To try and find some sympathy, I took to the interwebs to find a forum of like-minded individuals who also hate their theses/dissertations and I happened upon this site - PhinisheD. Know how I found it? I searched "thesis support groups." And I kind of love this site. There are thousands of members, and they have threads on just about everything you can think of. The thing I like most about it will probably be the different goal setting groups and other people to hold yourself accountable to (because apparently myself and my committee chair aren't enough).

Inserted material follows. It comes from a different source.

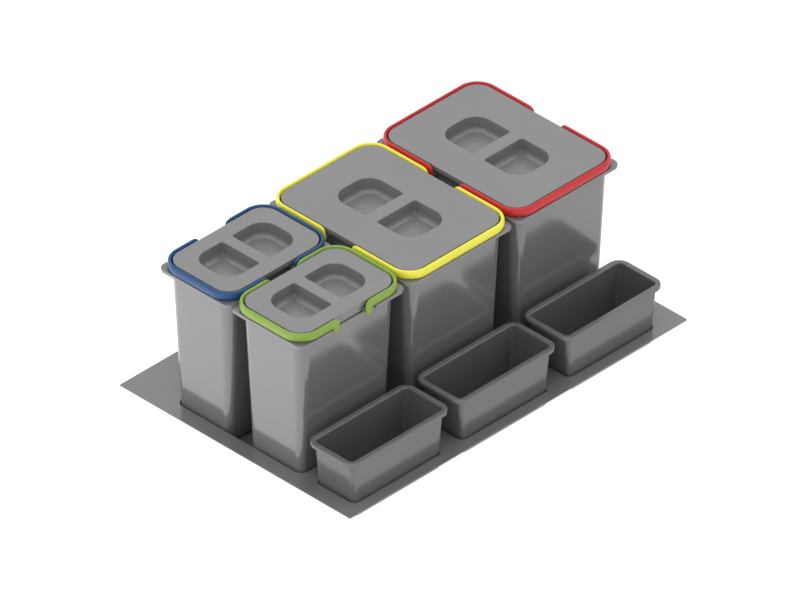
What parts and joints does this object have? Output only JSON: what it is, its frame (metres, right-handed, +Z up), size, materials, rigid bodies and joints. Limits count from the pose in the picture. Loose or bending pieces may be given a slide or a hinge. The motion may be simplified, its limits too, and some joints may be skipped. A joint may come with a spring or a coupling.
{
  "type": "waste sorting drawer insert",
  "caption": "Waste-sorting insert for a kitchen drawer: base tray with lidded tapered bins, coloured half-loop handles and open organiser boxes.",
  "frame": {"origin": "centre of the whole insert in plan, at the undersides of the tray pockets", "axes": "+X along the long side of the tray, +Y away from the organiser row towards the bins, +Z up"},
  "size_m": [0.75, 0.507, 0.3016],
  "materials": {
    "tray_grey": "satin thermoformed sheet",
    "bin_grey": "satin-gloss moulded",
    "lid_grey": "satin moulded",
    "organiser_grey": "satin-gloss moulded",
    "handle_yellow": "moulded, coloured through",
    "handle_red": "moulded, coloured through",
    "handle_blue": "moulded, coloured through",
    "handle_green": "moulded, coloured through"
  },
  "bodies": {
    "tray": {"base_tray": "tray_grey"},
    "bin_large_yellow": {"bin_large_yellow": "bin_grey"},
    "lid_large_yellow": {"lid_large_yellow": "lid_grey"},
    "handle_large_yellow_rear": {"handle_large_yellow_rear": "handle_yellow"},
    "handle_large_yellow_front": {"handle_large_yellow_front": "handle_yellow"},
    "bin_large_red": {"bin_large_red": "bin_grey"},
    "lid_large_red": {"lid_large_red": "lid_grey"},
    "handle_large_red_rear": {"handle_large_red_rear": "handle_red"},
    "handle_large_red_front": {"handle_large_red_front": "handle_red"},
    "bin_small_blue": {"bin_small_blue": "bin_grey"},
    "lid_small_blue": {"lid_small_blue": "lid_grey"},
    "handle_small_blue_right": {"handle_small_blue_right": "handle_blue"},
    "handle_small_blue_left": {"handle_small_blue_left": "handle_blue"},
    "bin_small_green": {"bin_small_green": "bin_grey"},
    "lid_small_green": {"lid_small_green": "lid_grey"},
    "handle_small_green_right": {"handle_small_green_right": "handle_green"},
    "handle_small_green_left": {"handle_small_green_left": "handle_green"},
    "organiser_left": {"organiser_left": "organiser_grey"},
    "organiser_middle": {"organiser_middle": "organiser_grey"},
    "organiser_right": {"organiser_right": "organiser_grey"}
  },
  "joints": [
    {"name": "bin_large_yellow_lift_out", "type": "slide", "parent": "tray", "child": "bin_large_yellow", "axis": [0, 0, 1], "range_m": [0, 0.32]},
    {"name": "lid_large_yellow_lift_off", "type": "slide", "parent": "bin_large_yellow", "child": "lid_large_yellow", "axis": [0, 0, 1], "range_m": [0, 0.17]},
    {"name": "handle_large_yellow_rear_swing", "type": "hinge", "parent": "bin_large_yellow", "child": "handle_large_yellow_rear", "pos_m": [-0.0114, 0.0551, 0.2824], "axis": [1, 0, 0], "range_deg": [0, 90]},
    {"name": "handle_large_yellow_front_swing", "type": "hinge", "parent": "bin_large_yellow", "child": "handle_large_yellow_front", "pos_m": [-0.0114, -0.0163, 0.2824], "axis": [-1, 0, 0], "range_deg": [0, 90]},
    {"name": "bin_large_red_lift_out", "type": "slide", "parent": "tray", "child": "bin_large_red", "axis": [0, 0, 1], "range_m": [0, 0.32]},
    {"name": "lid_large_red_lift_off", "type": "slide", "parent": "bin_large_red", "child": "lid_large_red", "axis": [0, 0, 1], "range_m": [0, 0.17]},
    {"name": "handle_large_red_rear_swing", "type": "hinge", "parent": "bin_large_red", "child": "handle_large_red_rear", "pos_m": [0.226, 0.0551, 0.2824], "axis": [1, 0, 0], "range_deg": [0, 90]},
    {"name": "handle_large_red_front_swing", "type": "hinge", "parent": "bin_large_red", "child": "handle_large_red_front", "pos_m": [0.226, -0.0163, 0.2824], "axis": [-1, 0, 0], "range_deg": [0, 90]},
    {"name": "bin_small_blue_lift_out", "type": "slide", "parent": "tray", "child": "bin_small_blue", "axis": [0, 0, 1], "range_m": [0, 0.32]},
    {"name": "lid_small_blue_lift_off", "type": "slide", "parent": "bin_small_blue", "child": "lid_small_blue", "axis": [0, 0, 1], "range_m": [0, 0.17]},
    {"name": "handle_small_blue_right_swing", "type": "hinge", "parent": "bin_small_blue", "child": "handle_small_blue_right", "pos_m": [-0.2131, 0.0983, 0.2824], "axis": [0, -1, 0], "range_deg": [0, 90]},
    {"name": "handle_small_blue_left_swing", "type": "hinge", "parent": "bin_small_blue", "child": "handle_small_blue_left", "pos_m": [-0.2845, 0.0983, 0.2824], "axis": [0, 1, 0], "range_deg": [0, 90]},
    {"name": "bin_small_green_lift_out", "type": "slide", "parent": "tray", "child": "bin_small_green", "axis": [0, 0, 1], "range_m": [0, 0.32]},
    {"name": "lid_small_green_lift_off", "type": "slide", "parent": "bin_small_green", "child": "lid_small_green", "axis": [0, 0, 1], "range_m": [0, 0.17]},
    {"name": "handle_small_green_right_swing", "type": "hinge", "parent": "bin_small_green", "child": "handle_small_green_right", "pos_m": [-0.2131, -0.0595, 0.2824], "axis": [0, -1, 0], "range_deg": [0, 90]},
    {"name": "handle_small_green_left_swing", "type": "hinge", "parent": "bin_small_green", "child": "handle_small_green_left", "pos_m": [-0.2845, -0.0595, 0.2824], "axis": [0, 1, 0], "range_deg": [0, 90]},
    {"name": "organiser_left_lift_out", "type": "slide", "parent": "tray", "child": "organiser_left", "axis": [0, 0, 1], "range_m": [0, 0.15]},
    {"name": "organiser_middle_lift_out", "type": "slide", "parent": "tray", "child": "organiser_middle", "axis": [0, 0, 1], "range_m": [0, 0.15]},
    {"name": "organiser_right_lift_out", "type": "slide", "parent": "tray", "child": "organiser_right", "axis": [0, 0, 1], "range_m": [0, 0.15]}
  ]
}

Anyway, I just love it, and I think it'll be a tremendous resource.

Tuesday, October 19, 2010

I Can't Wait

Last night I kind of unloaded on Amy all of the things that I had been feeling burdened by recently - school and my calling, mostly - and it was just nice to have someone listen. It's a busy season in my life, and while I know that there will be breaks here and there, I kind of think that it's only going to get more busy and more crowded with things to do so I better just learn how to get it all together now while it's still not so bad.

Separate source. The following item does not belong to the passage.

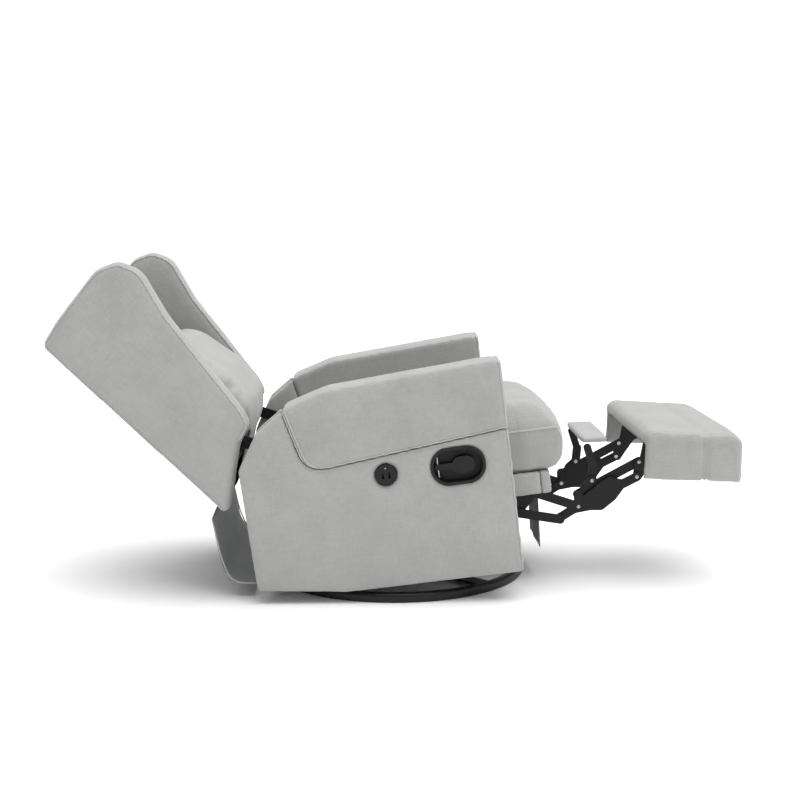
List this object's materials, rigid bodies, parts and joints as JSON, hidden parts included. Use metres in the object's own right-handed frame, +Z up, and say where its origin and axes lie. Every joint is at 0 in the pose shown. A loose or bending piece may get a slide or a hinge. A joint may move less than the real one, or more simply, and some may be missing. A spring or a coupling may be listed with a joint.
{
  "type": "glider nursery chair",
  "caption": "Upholstered swivel glider recliner chair with wing back, sloped padded arms, fold-out footrest and a black ring base.",
  "frame": {"origin": "on the floor, under the middle of the whole chair at rest", "axes": "-Y is the way the sitter faces, +Z is up, +X is the sitter's left"},
  "size_m": [0.713, 1.7372, 0.8437],
  "materials": {
    "upholstery": "light grey woven polyester, linen look",
    "lining_cloth": "thin dark grey lining cloth",
    "frame_wood": "plain sawn plywood and softwood",
    "steel_black": "satin black powder coat",
    "base_paint": "semi-gloss black paint",
    "bare_steel": "zinc plated steel",
    "black_plastic": "fine textured black plastic"
  },
  "bodies": {
    "base": {"base_ring": "base_paint", "base_spokes": "base_paint", "hub_plate": "steel_black", "bearing_lower_race": "bare_steel"},
    "turntable": {"bearing_upper_race": "bare_steel", "turntable_plate": "steel_black", "glide_uprights": "steel_black", "glide_cross_bars": "steel_black", "glide_pivot_pins": "bare_steel"},
    "glide_front": {"glide_links_front": "steel_black"},
    "glide_rear": {"glide_links_rear": "steel_black"},
    "seat_body": {"carriage_plates": "steel_black", "carriage_pivot_pins": "bare_steel", "carriage_cross_tubes": "steel_black", "arm_frame_left": "frame_wood", "arm_frame_right": "frame_wood", "side_panel_left": "upholstery", "side_panel_right": "upholstery", "arm_pad_left": "upholstery", "arm_pad_right": "upholstery", "arm_lining_left": "upholstery", "arm_lining_right": "upholstery", "rear_apron": "lining_cloth", "lever_cup": "black_plastic", "lever_pin": "bare_steel", "charging_port": "black_plastic", "arm_hinge_plates": "steel_black", "back_pivot_pins": "bare_steel", "seat_runners": "steel_black"},
    "lever": {"release_lever": "black_plastic"},
    "seat": {"seat_front_rail": "upholstery", "seat_rails": "upholstery", "seat_springs": "bare_steel", "seat_cushion": "upholstery", "leg_side_plates": "steel_black", "leg_side_pins": "bare_steel", "front_flap": "lining_cloth"},
    "leg_rear": {"leg_rear_links": "steel_black", "knee_pins": "bare_steel"},
    "leg_low": {"leg_low_links": "steel_black"},
    "leg_front": {"leg_front_links": "steel_black", "foot_low_pins": "bare_steel"},
    "footrest": {"footrest_cover": "upholstery", "footrest_board": "lining_cloth", "footrest_brackets": "steel_black", "foot_top_pins": "bare_steel"},
    "leg_upper": {"leg_upper_links": "steel_black", "flipper_pins": "bare_steel"},
    "flipper": {"flipper_arms": "steel_black", "flipper_board": "upholstery"},
    "back": {"wing_left": "upholstery", "wing_right": "upholstery", "outer_back": "upholstery", "back_frame": "frame_wood", "back_cushion": "upholstery", "head_cushion": "upholstery", "back_lining": "lining_cloth", "back_hinge_plates": "steel_black"}
  },
  "joints": [
    {"name": "swivel", "type": "hinge", "parent": "base", "child": "turntable", "pos_m": [0, 0.008, 0], "axis": [0, 0, 1], "continuous": true},
    {"name": "glide", "type": "hinge", "parent": "turntable", "child": "glide_front", "pos_m": [0, -0.1229, 0.2167], "axis": [-1, 0, 0], "range_deg": [0, 27]},
    {"name": "glide_rear_link", "type": "hinge", "parent": "turntable", "child": "glide_rear", "pos_m": [0, 0.1748, 0.1832], "axis": [-1, 0, 0], "range_deg": [0, 35]},
    {"name": "glide_body", "type": "hinge", "parent": "glide_front", "child": "seat_body", "pos_m": [0, -0.09915, 0.10929], "axis": [-1, 0, 0], "range_deg": [-40, 0]},
    {"name": "recline", "type": "hinge", "parent": "seat_body", "child": "back", "pos_m": [0, 0.40795, 0.40003], "axis": [1, 0, 0], "range_deg": [0, 26]},
    {"name": "seat_slide", "type": "slide", "parent": "seat_body", "child": "seat", "axis": [0, -0.9921, 0.1253], "range_m": [-0.055, 0]},
    {"name": "footrest_fold", "type": "hinge", "parent": "seat", "child": "leg_rear", "pos_m": [0, -0.34298, 0.24089], "axis": [1, 0, 0], "range_deg": [0, 102.6]},
    {"name": "leg_low_turn", "type": "hinge", "parent": "seat", "child": "leg_low", "pos_m": [0, -0.29839, 0.18688], "axis": [1, 0, 0], "range_deg": [0, 100.5]},
    {"name": "knee", "type": "hinge", "parent": "leg_rear", "child": "leg_front", "pos_m": [0, -0.47089, 0.19859], "axis": [1, 0, 0], "range_deg": [-146, 0]},
    {"name": "footrest_turn", "type": "hinge", "parent": "leg_front", "child": "footrest", "pos_m": [0, -0.62434, 0.27643], "axis": [1, 0, 0], "range_deg": [0, 123.5]},
    {"name": "leg_upper_turn", "type": "hinge", "parent": "footrest", "child": "leg_upper", "pos_m": [0, -0.63049, 0.31551], "axis": [1, 0, 0], "range_deg": [-120, 0]},
    {"name": "flipper_turn", "type": "hinge", "parent": "leg_upper", "child": "flipper", "pos_m": [0, -0.50789, 0.26475], "axis": [1, 0, 0], "range_deg": [0, 135]},
    {"name": "lever_pull", "type": "hinge", "parent": "seat_body", "child": "lever", "pos_m": [-0.3445, -0.08817, 0.34376], "axis": [0, -0.1253, -0.9921], "range_deg": [0, 22], "stiffness_Nm_per_rad": 0.5}
  ],
  "couplings": [
    {"joint": "glide_rear_link", "follows": "glide", "ratio": 1.152},
    {"joint": "glide_body", "follows": "glide", "ratio": -1.288},
    {"joint": "seat_slide", "follows": "recline", "m_per_rad": -0.11018},
    {"joint": "leg_low_turn", "follows": "footrest_fold", "ratio": 0.97076},
    {"joint": "knee", "follows": "footrest_fold", "ratio": -1.4123},
    {"joint": "footrest_turn", "follows": "footrest_fold", "ratio": 1.192},
    {"joint": "leg_upper_turn", "follows": "footrest_fold", "ratio": -1.156},
    {"joint": "flipper_turn", "follows": "footrest_fold", "ratio": 1.3021}
  ]
}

Sometimes I feel like I'm on top of everything when it comes to my calling, and then there are other times like this last Sunday when I feel like I'm dropping balls left and right. We need to be doing more formal PPIs. I need to visit these new members in the ward. These girls haven't been home taught in months, so what's it going to take to get her home teachers out to see them? There is FHE on Monday, home teaching set up for Tuesday, institute on Wednesday, ward temple night on Thursday, and the stake retreat on Saturday, and then visits and meetings on Sunday. But you know what? I'm in a very active singles ward, and for the time being, I don't have to worry about the real problems that leaders face in family wards. No families are going through a divorce. If someone loses his/her job, it's much easier to handle because it's not a whole group of individuals who are dependent upon one person. Nobody is dying. Nobody is really sick. Nobody has any serious problems. So I should enjoy this time while it lasts, right?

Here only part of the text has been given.